--- START OF Supplied data ---

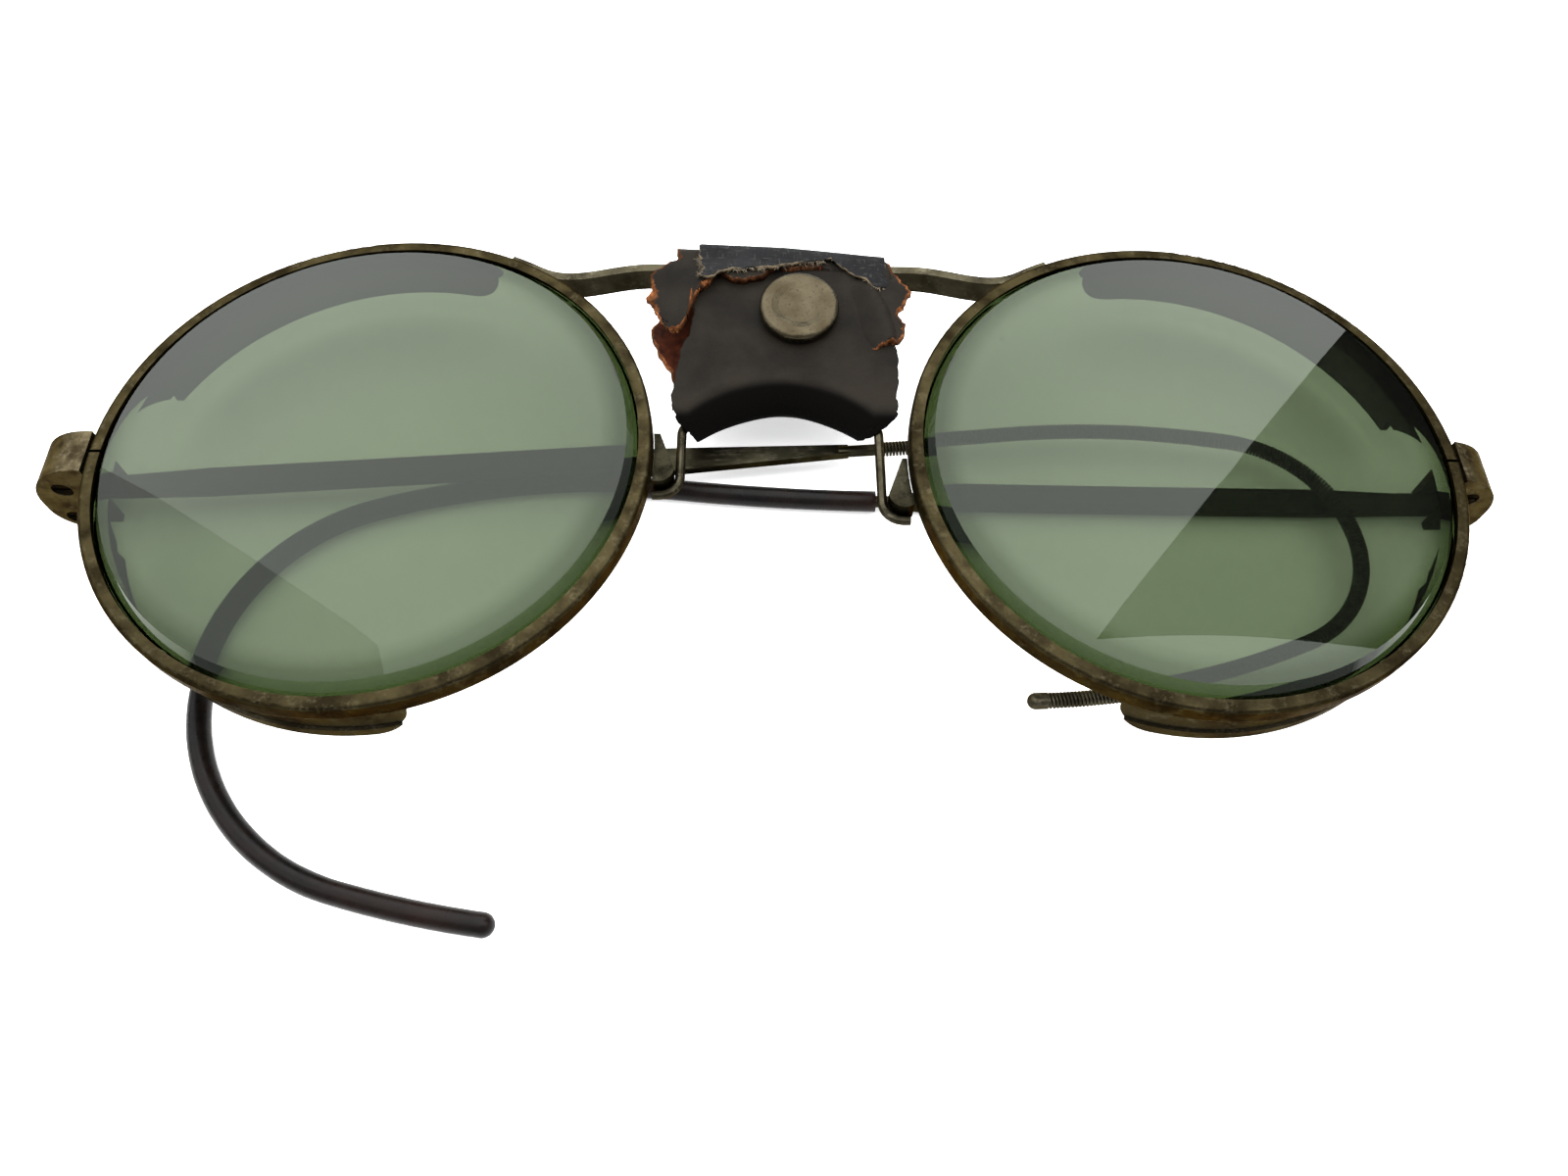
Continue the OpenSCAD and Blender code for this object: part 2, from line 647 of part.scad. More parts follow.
// Leaf-shaped lug between the hook of the saddle wire and the nasal side of the rim
module bridge_lug(side) {
    lug_y = side == left ? left_lug_y : right_lug_y;
    hook_y = lug_y - lug_l / 4;
    rim_x = half_pitch - rim_r;
    middle_x = saddle_leg_x + saddle_hook_r;
    round_end = [for (a = [180 : 10 : 360]) [middle_x, hook_y] + lug_end_r * [cos(a), sin(a)]];
    color(metal) on_side(side) difference() {
        translate([0, 0, saddle_z - saddle_d / 2]) linear_extrude(lug_t)
            polygon(concat(round_end, [[rim_x + 1, lug_y + lug_l / 2], [rim_x - 0.5, lug_y + lug_l / 2]]));
        at_rim(right) cylinder(r = rim_r + 0.03, h = 8 * rim_back, center = true, $fn = 180);
    }
}

// Middle line of the brow bar from its middle to the end where it hugs the right rim
function brow_line() =
    let (
        meet = [half_pitch - brow_path_r * cos(brow_meet), brow_path_r * sin(brow_meet)],
        hug_dir = [sin(brow_meet), cos(brow_meet)],
        curve = [[brow_straight, brow_y], [brow_straight + brow_handle, brow_y],
            meet - hug_dir * brow_handle, meet]
    )
    concat(
        [for (i = [0 : brow_steps - 1]) concat(bezier(curve, i / brow_steps),
            normal2(bezier_tangent(curve, i / brow_steps)))],
        [for (a = [brow_meet : brow_hug / 3 : brow_meet + brow_hug + eps])
            [half_pitch - brow_path_r * cos(a), brow_path_r * sin(a), -cos(a), sin(a)]]
    );

// Strip on edge, straight behind the leather, that runs tangent on to each rim
module brow_bar() {
    edge = function(s) [for (p = brow_line()) [p[0], p[1]] + s * brow_t / 2 * [p[2], p[3]]];
    flip = function(points) [for (p = points) [-p[0], p[1]]];
    color(metal) translate([0, 0, brow_z - brow_h / 2]) linear_extrude(brow_h)
        polygon(concat(edge(1), backwards(edge(-1)), flip(edge(-1)), backwards(flip(edge(1)))));
}

// Arch, bend, straight leg and hook of one half of the saddle wire, from its crown
function saddle_run(side) = [
    [saddle_r * saddle_arc * PI / 180, -saddle_arc],
    [saddle_bend_r * (90 - saddle_arc) * PI / 180, saddle_arc - 90],
    [saddle_leg_y - (side == left ? left_lug_y : right_lug_y) + lug_l / 4, 0],
    [saddle_hook_r * PI / 2, 90], [saddle_foot, 0]
];

// One wire from the left foot over the crown to the right foot
module saddle_wire() {
    mirrored = function(points) [for (p = points) [-p[0], p[1], -p[2]]];
    line = concat(backwards(mirrored(run_points(saddle_run(left)))),
        [for (p = run_points(saddle_run(right))) if (p[0] > 0) p]);
    color(dull_metal) translate([0, saddle_y, saddle_z])
        skin([for (p = line) ring(p, saddle_d / 2)], false);
}

// Middle of the hide along its section at x, as [y, z]: down the front, round the saddle wire,
// up the back, round the brow bar and on as a flap over its own top edge
function hide(u, x) =
    let (
        fold_at = front_steps, back_at = fold_at + roll_steps, top_at = back_at + back_steps,
        flap_at = top_at + roll_steps,
        wire = [saddle_arch_y(x), saddle_z], bar = [brow_y, brow_z],
        top = bar + [0, bar_roll_z], fold = wire + [0, wire_roll_r]
    )
    u <= fold_at ? top + (fold - top) * u / front_steps :
    u <= back_at ? let (a = 90 + 180 * (u - fold_at) / roll_steps)
        wire + [wire_roll_r * cos(a), (wire_roll_r + (a > 180 ? fold_slack : 0)) * sin(a)] :
    u <= top_at ? let (low = [wire[0], fold_low_z], high = bar - [0, bar_roll_z])
        low + (high - low) * (u - back_at) / back_steps :
    u <= flap_at ? let (t = (u - top_at) / roll_steps, a = 180 * t - 90,
                        lift = flap_lift * (1 - cos(180 * t)) / 2)
        bar + [(bar_roll_y + lift) * sqrt(cos(a)), (bar_roll_z + lift) * sign(a) * sqrt(abs(sin(a)))] :
    top + [0, flap_lift] + unit(fold - top) * flap_l * (u - flap_at) / flap_steps;

// Reach of the hide to one side (-1 left, 1 right) at step u of its section
function hide_reach(u, s) =
    let (
        front = s < 0 ? front_left : front_right, back = s < 0 ? back_left : back_right,
        fold_at = front_steps, back_at = fold_at + roll_steps, top_at = back_at + back_steps,
        tear = ragged * (sin(u * 97 + s * 40) + 0.5 * sin(u * 223))
    )
    u <= fold_at ? front + (fold_half_w - front) * pow(u / front_steps, 3) + tear * 0.5 :
    u <= back_at ? fold_half_w :
    u <= top_at ? let (t = (u - back_at) / back_steps)
        fold_half_w + (back - fold_half_w) * (1 - pow(1 - t, 2)) + tear * t :
    back + tear;

function hide_point(i, j, face) =
    let (
        x = -hide_reach(i, -1) + (hide_reach(i, -1) + hide_reach(i, 1)) * j / leather_sides,
        run = hide(min(i + 0.2, wrap_steps), x) - hide(max(i - 0.2, 0), x),
        out = -normal2(run), p = hide(i, x) + face * leather_t / 2 * out
    ) [x, p[0], p[1]];

module nose_leather() {
    n = wrap_steps;
    m = leather_sides;
    half = (n + 1) * (m + 1);
    points = [for (face = [1, -1]) for (i = [0 : n]) for (j = [0 : m]) hide_point(i, j, face)];
    at = function(i, j, inner) inner * half + i * (m + 1) + j;
    split = function(a, b, c, d) [[a, b, c], [a, c, d]];
    skin = [for (i = [0 : n - 1]) for (j = [0 : m - 1]) each concat(
        split(at(i, j, 0), at(i, j + 1, 0), at(i + 1, j + 1, 0), at(i + 1, j, 0)),
        split(at(i, j, 1), at(i + 1, j, 1), at(i + 1, j + 1, 1), at(i, j + 1, 1)))];
    sides = [for (i = [0 : n - 1]) each concat(
        split(at(i, 0, 0), at(i + 1, 0, 0), at(i + 1, 0, 1), at(i, 0, 1)),
        split(at(i + 1, m, 0), at(i, m, 0), at(i, m, 1), at(i + 1, m, 1)))];
    ends = [for (j = [0 : m - 1]) each concat(
        split(at(0, j + 1, 0), at(0, j, 0), at(0, j, 1), at(0, j + 1, 1)),
        split(at(n, j, 0), at(n, j + 1, 0), at(n, j + 1, 1), at(n, j, 1)))];
    color(leather_colour) difference() {
        polyhedron(points, concat(skin, sides, ends), convexity = 6);
        at_snap() translate([0, 0, -leather_t - hide_gap / 2])
            cylinder(d = barrel_d + 0.3, h = leather_t + hide_gap / 2 + 0.5, $fn = 48);
        at_snap() translate([0, 0, post_z - 0.5])
            cylinder(d = post_d + 0.3, h = -post_z + 0.5 - leather_t - hide_gap / 2, $fn = 48);
    }
}

// The snap's axis stands square on the front layer, with z = 0 on its outer face
module at_snap() {
    translate([snap_x, snap_y, snap_mid_z]) rotate([hide_slope, 0, 0])
        translate([0, 0, leather_t / 2]) children();
}

module snap_cap() {
    r = cap_d / 2;
    edge_r = 0.5;
    top = snap_seat + cap_t;
    color(metal) at_snap() {
        rotate_extrude() difference() {
            union() {
                translate([0, snap_seat]) square([r - edge_r, cap_t]);
                translate([0, snap_seat + edge_r]) square([r, cap_t - 2 * edge_r]);
                for (z = [snap_seat + edge_r, snap_seat + cap_t - edge_r])
                    translate([r - edge_r, z]) circle(edge_r, $fn = 48);
            }
            polygon([[-1, top - 0.22], [r - 1.9, top - 0.18], [r - 1.2, top], [r - 1.2, top + 1],
                [-1, top + 1]]);
        }
        translate([0, 0, -leather_t - barrel_reach])
            cylinder(d = barrel_d, h = leather_t + barrel_reach + 0.5);
    }
}

module snap_socket() {
    color(dull_metal) at_snap() translate([0, 0, -leather_t - snap_seat - socket_h]) difference() {
        cylinder(d = socket_d, h = socket_h);
        translate([0, 0, -1]) cylinder(d = knob_d + 0.12, h = 1 + socket_h - socket_web);
        translate([0, 0, -1]) cylinder(d = barrel_d + 0.08, h = socket_h + 2);
    }
}

module snap_stud() {
    color(dull_metal) at_snap() translate([0, 0, stud_z]) difference() {
        union() {
            cylinder(d = socket_d - 1, h = stud_base_t);
            cylinder(d = knob_d, h = stud_h);
        }
        translate([0, 0, -1]) cylinder(d = post_d + 0.08, h = 1 + stud_base_t + 0.1);
    }
}

module snap_post() {
    color(dull_metal) at_snap() translate([0, 0, post_z]) {
        translate([0, 0, -0.35]) cylinder(d = socket_d - 1.2, h = 0.35);
        cylinder(d = post_d, h = stud_z + stud_base_t - post_z);
    }
}

lens(left);  // left_lens
lens(right);  // right_lens
eyewire(left);  // left_eyewire
eyewire(right);  // right_eyewire
shield(left);  // left_shield
shield(right);  // right_shield
endpiece(left);  // left_endpiece
endpiece(right);  // right_endpiece
rim_screw(left);  // left_rim_screw
rim_screw(right);  // right_rim_screw
hinge_screw(left);  // left_hinge_screw
hinge_screw(right);  // right_hinge_screw
temple_bar(left);  // left_temple_bar
temple_bar(right);  // right_temple_bar
cable_core(left);  // left_cable_core
cable_winding(left);  // left_cable_winding
cable_tip(left);  // left_cable_tip
cable_core(right);  // right_cable_core
cable_winding(right);  // right_cable_winding
cable_sheath(right);  // right_cable_sheath
bridge_lug(left);  // left_bridge_lug
bridge_lug(right);  // right_bridge_lug
brow_bar();
saddle_wire();
nose_leather();
snap_cap();
snap_socket();
snap_stud();
snap_post();
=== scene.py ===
# %% [markdown]
# # Old round-lens safety spectacles
# The pair lies folded on a pale table with its glasses up. Its metal and its glass come from the
# packed model as they are, and get their finishes here. The soft leather, the wound cable and the
# long bent sleeve are made again in finer detail, on the places that the model gives them.
# Everything is in metres, in the frame of the model: X runs to the side with the sleeve, Y from
# the nose to the brow, Z up from the table.

# %% Load the fixed frame
import math
import random

import bpy
import numpy as np
from mathutils import Matrix, Vector


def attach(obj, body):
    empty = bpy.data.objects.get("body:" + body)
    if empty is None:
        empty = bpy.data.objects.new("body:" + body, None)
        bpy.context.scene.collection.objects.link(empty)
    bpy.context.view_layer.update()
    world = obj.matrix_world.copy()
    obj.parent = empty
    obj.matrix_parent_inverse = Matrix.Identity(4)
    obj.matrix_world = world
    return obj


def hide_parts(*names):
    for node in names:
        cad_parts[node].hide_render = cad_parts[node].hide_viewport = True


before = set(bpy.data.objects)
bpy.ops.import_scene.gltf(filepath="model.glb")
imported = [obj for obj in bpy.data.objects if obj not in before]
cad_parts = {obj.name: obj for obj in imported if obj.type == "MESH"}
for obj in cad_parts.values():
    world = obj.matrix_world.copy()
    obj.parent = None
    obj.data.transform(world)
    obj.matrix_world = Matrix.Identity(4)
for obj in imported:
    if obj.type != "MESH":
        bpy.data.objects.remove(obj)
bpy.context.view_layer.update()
MM = 0.001
print("nodes of the model:", len(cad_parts))

# %% [markdown]
# ## Camera
# The two rims are circles of a known size, so their ellipses in the picture give the place and
# the tilt of the camera. It hangs about 10 cm over the pair, a little towards the wearer's mouth,
# and it is rolled by two degrees.

# %% Place the camera
CAMERA_AT = Vector((-1.66, -62.68, 98.10)) * MM
CAMERA_TO = Vector((0.22, -13.68, 9.40)) * MM
CAMERA_ROLL = math.radians(2.22)
LENS_LENGTH, SENSOR_WIDTH = 27, 36  # mm
NEAREST, FARTHEST = 0.005, 20  # clipping distances in metres


def place_camera():
    ahead = (CAMERA_TO - CAMERA_AT).normalized()
    flat_right = ahead.cross(Vector((0, 0, 1))).normalized()
    flat_up = flat_right.cross(ahead)
    right = math.cos(CAMERA_ROLL) * flat_right + math.sin(CAMERA_ROLL) * flat_up
    up = math.cos(CAMERA_ROLL) * flat_up - math.sin(CAMERA_ROLL) * flat_right
    data = bpy.data.cameras.new("photo_camera")
    data.lens, data.sensor_width = LENS_LENGTH, SENSOR_WIDTH
    data.clip_start, data.clip_end = NEAREST, FARTHEST
    camera = bpy.data.objects.new("photo_camera", data)
    bpy.context.scene.collection.objects.link(camera)
    camera.matrix_world = Matrix((
        (right.x, up.x, -ahead.x, CAMERA_AT.x), (right.y, up.y, -ahead.y, CAMERA_AT.y),
        (right.z, up.z, -ahead.z, CAMERA_AT.z), (0, 0, 0, 1)))
    bpy.context.scene.camera = camera
    return camera


camera = place_camera()
print("camera height over the table, mm:", round(camera.location.z / MM, 1))

# %% [markdown]
# ## Table, light and reflections
# The picture has a plain white ground and soft light from above. One large panel overhead lights
# the pair, and its reflection is the milky veil on both glasses. Two cards hang just below it and
# show only in reflections. They make the clear green wedge on the right glass and the fainter
# one at the lower edge of the left glass.

# %% Light from a panel, and a pale table
PANEL_Z = 0.50
PANEL_Y = 0.38
PANEL_SIZE = (1.7, 1.1)
PANEL_WATTS = 24
CARD_Z = PANEL_Z - 0.01
TABLE_HALF = 4.0
TABLE_Z = -0.02 * MM
TABLE_WHITE = (0.96, 0.96, 0.955)
TABLE_GLOW = 0.5  # the photograph shows hardly any shadow on the white ground


def mesh_object(name, points, faces, smooth=True):
    mesh = bpy.data.meshes.new(name)
    mesh.from_pydata([tuple(p) for p in points], [], faces)
    mesh.validate()
    if smooth:
        mesh.shade_smooth()
    piece = bpy.data.objects.new(name, mesh)
    bpy.context.scene.collection.objects.link(piece)
    return piece


def plain_material(name, colour, roughness, glow=0.0):
    material = bpy.data.materials.new(name)
    material.use_nodes = True
    shader = material.node_tree.nodes["Principled BSDF"]
    shader.inputs["Base Color"].default_value = (*colour, 1)
    shader.inputs["Roughness"].default_value = roughness
    shader.inputs["Emission Color"].default_value = (1, 1, 1, 1)
    shader.inputs["Emission Strength"].default_value = glow
    return material


def flat_card(name, corners, z, material):
    card = mesh_object(name, [(x, y, z) for x, y in corners], [list(range(len(corners)))], False)
    card.data.materials.append(material)
    return card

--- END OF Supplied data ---

» **Your objective**: Starting at the line that contains "for node in", set down every line up to and including the line that contains "obj.parent = None", exactly as given, and no other line.

» **Task output**:
    for node in names:
        cad_parts[node].hide_render = cad_parts[node].hide_viewport = True


before = set(bpy.data.objects)
bpy.ops.import_scene.gltf(filepath="model.glb")
imported = [obj for obj in bpy.data.objects if obj not in before]
cad_parts = {obj.name: obj for obj in imported if obj.type == "MESH"}
for obj in cad_parts.values():
    world = obj.matrix_world.copy()
    obj.parent = None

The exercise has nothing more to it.